To make a deep impression of the “Cheers to Craft Beers” jug image on double thick Crane Lettra would cause even a Heidelberg Windmill to clunk and jump in protest. So approximately how much pressure does your press currently generate?


I think the whole reason for offering Letterpress printing to the public, is the workmanship of the printer (the real person) to offer the public printing on equipment from a time period that has pasted.

All this machine is a fancy computer looking machine that means NOTHING to the public.

The public can push a button on their computer and get something printed.

It’s the skill of a real person using old Letterpress equipment turning out items of true craftsmanship.

I wouldn’t give the public too much credit…

One thing we haven’t seen is the cleanup process… and a machine covered with inky fingerprints after a few uses. Presses and operators have been known to get ink on them.

If cleanup is anything like on a traditional press, I won’t be surprised to see users of this new press printing digital and pressing a blind hit on the paper to give the (ahem) impression that it is letterpress work.

On the other hand: if cleanup is easy and tidy, there could be be some new relief printers slowly turning out quasi-handmade goods.
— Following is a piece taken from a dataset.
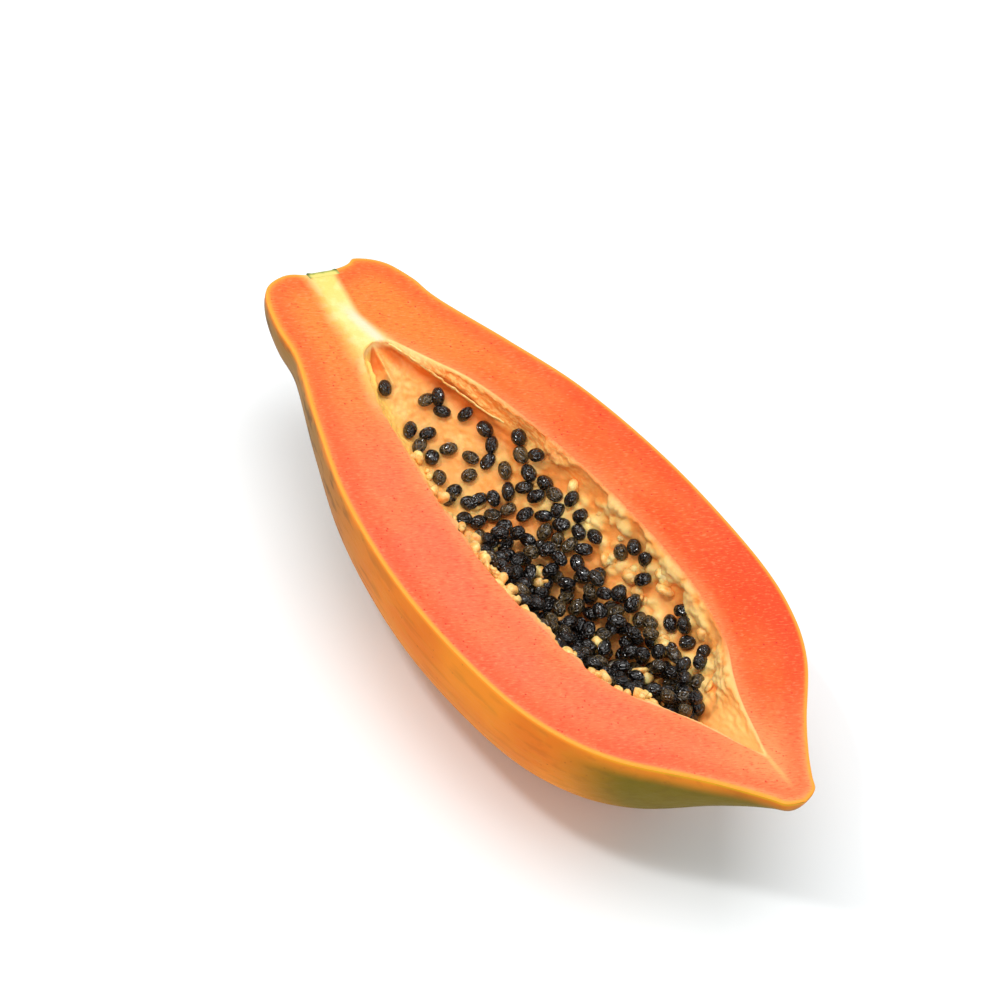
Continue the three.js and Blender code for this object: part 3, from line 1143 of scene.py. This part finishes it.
def modelCrumb():
    bpy.ops.mesh.primitive_ico_sphere_add(subdivisions=2, radius=crumb["radius"])
    model = bpy.context.object
    bpy.ops.object.mode_set(mode="EDIT")
    bpy.ops.mesh.select_all(action="SELECT")
    bpy.ops.transform.resize(value=(1.15, 1, crumb["flatness"]))
    bpy.ops.transform.vertex_random(offset=crumb["roughness"], seed=3)
    bpy.ops.mesh.vertices_smooth(factor=0.4)
    bpy.ops.object.mode_set(mode="OBJECT")
    bpy.ops.object.shade_smooth()
    return model


def placeCrumbs():
    # clumps at chosen spots on the pile, along the near rim and on the far wall
    chance = random.Random(crumb["randomSeed"])
    middles = []
    for along, degrees, height in crumb["spots"]:
        middles.append(wallFrame(along / 1000, math.radians(degrees)) @ Vector((0, 0, height / 1000)))
    for _ in range(crumb["nearClumps"]):
        along, drop = chance.uniform(*crumb["nearAlong"]), chance.uniform(*crumb["nearDrop"])
        rim = wallPoint(along, -math.pi / 2)
        middles.append(rim + Vector((0, chance.uniform(*crumb["nearGap"]), -drop)))
    for _ in range(crumb["farClumps"]):
        along, degrees = chance.uniform(*crumb["farAlong"]), chance.uniform(*crumb["farDegrees"])
        middles.append(wallPoint(along, math.radians(degrees)))
    places = []
    reach = crumb["clumpReach"]
    for middle in middles:
        for _ in range(crumb["clump"]):
            sideways, across = chance.uniform(-reach, reach), chance.uniform(-reach, reach) / 2
            aside = Vector((sideways, across, chance.uniform(-reach, 0)))
            turned = Euler([chance.uniform(0, 2 * math.pi) for _ in range(3)]).to_matrix().to_4x4()
            size = chance.uniform(*crumb["sizes"])
            places.append(Matrix.Translation(middle + aside) @ Matrix.Scale(size, 4) @ turned)
    return places


placentaLook = {
    "orange": paint(255, 176, 90),
    "cream": paint(255, 220, 140),
    "darker": paint(240, 160, 80),
    "darkerTones": (0.6, 0.95),
    "blotSize": 0.0022,
    "pitSize": 0.0006,
    "depth": 0.0002,
}


def placentaFinish():
    finish = Finish("placenta")
    look = placentaLook
    place = finish.place()
    tone = finish.mark("tone")
    blots = finish.grain(place, look["blotSize"], 3)
    colour = finish.layers(look["orange"], look, {
        "cream": blots.rise(0.35, 0.65),
        "darker": tone.rise(*look["darkerTones"]) * 0.4,
    })
    normal = finish.bump(finish.grain(place, look["pitSize"], 2), look["depth"])
    return finish.shade(
        colour, 0.34 + blots * 0.15, normal, Subsurface_Weight=0.35,
        Subsurface_Radius=(0.005, 0.0025, 0.001), Subsurface_Scale=0.6, Coat_Weight=0.15, Coat_Roughness=0.3)


placentaMaterial = placentaFinish()
crumbModel = modelCrumb()
crumbModel.data.materials.append(placentaMaterial)
crumbs = strew(crumbModel, placeCrumbs(), "placentaCrumbs", crumb["growth"])
settle(crumbs, "placentaCrumbs")
bpy.data.objects.remove(crumbModel)
print("crumbs strewn:", len(crumbs.data.polygons), "faces")


# The torn membrane along the far side of the stem end

membrane = {
    "line": [  # distance from the scar in millimetres, degrees round, height over the wall in millimetres
        (37.5, 84, 0.2), (39, 85, 0.5), (42, 85, 0.8), (46, 81.5, 1.0), (52, 77.5, 1.2), (56, 75, 1.2),
        (58, 72.5, 0.9), (61, 72, 0.6), (66, 72, 1.0), (70, 72, 1.1), (75, 73, 0.9), (80, 74, 0.2),
    ],
    "width": 0.0018,
    "widthShares": (0.6, 0.5),   # the least width, and how much the noise adds
    "widthWaves": 1.3,           # noise waves between two points of the line
    "lean": 1.2,
    "waver": 0.0004,
    "waverWaves": 2.1,
    "thickness": 0.0005,
    "rounding": 0.0002,
    "steps": 88,
    "tone": 0.2,
}


def makeMembrane():
    bpy.ops.mesh.primitive_grid_add(x_subdivisions=membrane["steps"], y_subdivisions=2, size=1)
    strip = bpy.context.object
    bpy.ops.object.mode_set(mode="EDIT")
    mesh = bmesh.from_edit_mesh(strip.data)
    line = membrane["line"]
    for corner in mesh.verts:
        share = (corner.co.x + 0.5) * (len(line) - 1)
        i = min(int(share), len(line) - 2)
        t = share - i
        along, degrees, height = [a + (b - a) * t for a, b in zip(line[i], line[i + 1])]
        least, more = membrane["widthShares"]
        swell = noise.noise(Vector((share * membrane["widthWaves"], 4, 0)))
        across = corner.co.y * membrane["width"] * (least + more * swell)
        waver = membrane["waver"] * noise.noise(Vector((share * membrane["waverWaves"], 9, corner.co.y)))
        place = wallFrame(along / 1000, math.radians(degrees))
        corner.co = place @ Vector((0, across * membrane["lean"] + waver, height / 1000 + across))
    bmesh.update_edit_mesh(strip.data)
    bpy.ops.object.mode_set(mode="OBJECT")
    thicken = strip.modifiers.new("thicken", "SOLIDIFY")
    thicken.thickness = membrane["thickness"]
    thicken.offset = 0
    bpy.ops.object.modifier_apply(modifier=thicken.name)
    rounding = strip.modifiers.new("rounding", "BEVEL")
    rounding.width = membrane["rounding"]
    rounding.segments = 2
    bpy.ops.object.modifier_apply(modifier=rounding.name)
    bpy.ops.object.shade_smooth()
    marker = strip.data.attributes.new("tone", "FLOAT", "POINT")
    marker.data.foreach_set("value", [membrane["tone"]] * len(strip.data.vertices))
    return strip


strip = makeMembrane()
strip.data.materials.append(placentaMaterial)
settle(strip, "membrane")
print("membrane made")


# Stem scar: a green button, cut with the fruit

scar = {
    "radius": 0.0053,
    "height": 0.0026,
    "topAlong": 0.0013,
    "across": 0.004,
    "slant": 0.28,
    "rounding": 0.0007,
    "sides": 48,
    "dimple": 0.0004,
    "dimpleInset": 0.0012,
    "lift": 0.0001,            # how far it stands over the cut face
    "flat": paint(176, 182, 80),
    "flatPale": paint(212, 204, 106),
    "ends": paint(84, 108, 40),
    "top": paint(66, 84, 30),
    "core": paint(224, 208, 112),
    "endReach": (0.0036, 0.0052),
    "coreReach": (0.0006, 0.0018),
    "topReach": (0.0004, 0.0013),
    "blotSize": 0.0018,
    "blotShift": 0.0009,
    "depth": 0.0003,
}


def makeScar():
    bpy.ops.mesh.primitive_cylinder_add(
        vertices=scar["sides"], radius=scar["radius"], depth=scar["height"], rotation=(0, math.pi / 2, 0))
    bpy.ops.object.transform_apply(rotation=True)
    button = bpy.context.object
    bpy.ops.object.mode_set(mode="EDIT")
    bpy.context.tool_settings.mesh_select_mode = (False, False, True)
    bpy.ops.mesh.select_all(action="DESELECT")
    mesh = bmesh.from_edit_mesh(button.data)
    for face in mesh.faces:
        face.select_set(face.normal.x < -0.9)
    bmesh.update_edit_mesh(button.data)
    bpy.ops.mesh.bevel(offset=scar["rounding"], segments=4, affect="EDGES")
    mesh = bmesh.from_edit_mesh(button.data)
    lowest = min(corner.co.x for corner in mesh.verts)
    for face in mesh.faces:
        face.select_set(all(corner.co.x < lowest + 1e-6 for corner in face.verts))
    bmesh.update_edit_mesh(button.data)
    bpy.ops.mesh.inset(thickness=scar["dimpleInset"])
    bpy.ops.transform.translate(value=(scar["dimple"], 0, 0))
    bpy.ops.mesh.select_all(action="SELECT")
    bpy.ops.mesh.bisect(
        plane_co=(0, 0, 0), plane_no=(0, 0, 1), clear_outer=True, use_fill=True, threshold=1e-6)
    bpy.ops.mesh.select_all(action="SELECT")
    mesh = bmesh.from_edit_mesh(button.data)
    for corner in mesh.verts:
        corner.co.x += corner.co.y * scar["slant"]
    bmesh.update_edit_mesh(button.data)
    bpy.ops.transform.translate(
        value=(stemX + scar["topAlong"] + scar["height"] / 2, scar["across"], cutZ + scar["lift"]))
    bpy.ops.mesh.remove_doubles(threshold=1e-6)
    bpy.ops.mesh.normals_make_consistent(inside=False)
    bpy.ops.object.mode_set(mode="OBJECT")
    bpy.ops.object.shade_smooth_by_angle(angle=math.radians(40))
    return button


def scarFinish():
    finish = Finish("stemScar")
    place = finish.place()
    x, y, _ = finish.axes(place)
    blots = finish.grain(place, scar["blotSize"], 3)
    fromTop = x - (stemX + scar["topAlong"]) - (y - scar["across"]) * scar["slant"]
    fromTop = fromTop + (blots - 0.5) * scar["blotShift"]
    ends = abs(y - scar["across"]).rise(*scar["endReach"])
    colour = finish.layers(scar["flat"], scar, {
        "flatPale": blots.rise(0.35, 0.65),
        "ends": ends * 0.8,
        "core": fromTop.rise(*scar["coreReach"]) * (1 - ends * 0.8),
        "top": fromTop.fall(*scar["topReach"]) * (0.45 + ends * 0.55),
    })
    return finish.shade(
        colour, 0.45 + blots * 0.2, finish.bump(blots, scar["depth"]), Subsurface_Weight=0.1,
        Subsurface_Radius=(0.002, 0.002, 0.001), Subsurface_Scale=0.5)


button = makeScar()
button.data.materials.append(scarFinish())
settle(button, "stemScar")
print("stem scar made")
At some point though, those folks may dig deeper to discover how much faster and easier the authentic process is.


A Tippman Clicker press is a good comparison with a similar scale.

Comparing the two, it gives me doubt that the Kickstarter press will be able to generate the impression strength needed.

You could use the Tippman press to deboss a digital print easily enough. Just set the photopolymer on the base and register the paper to it. You could use a laser transparency sheet on top to align the digital print to the photopolymer plate for fairly tight register.

Now that I think about it, I could probably sell the heck out of that on Etsy.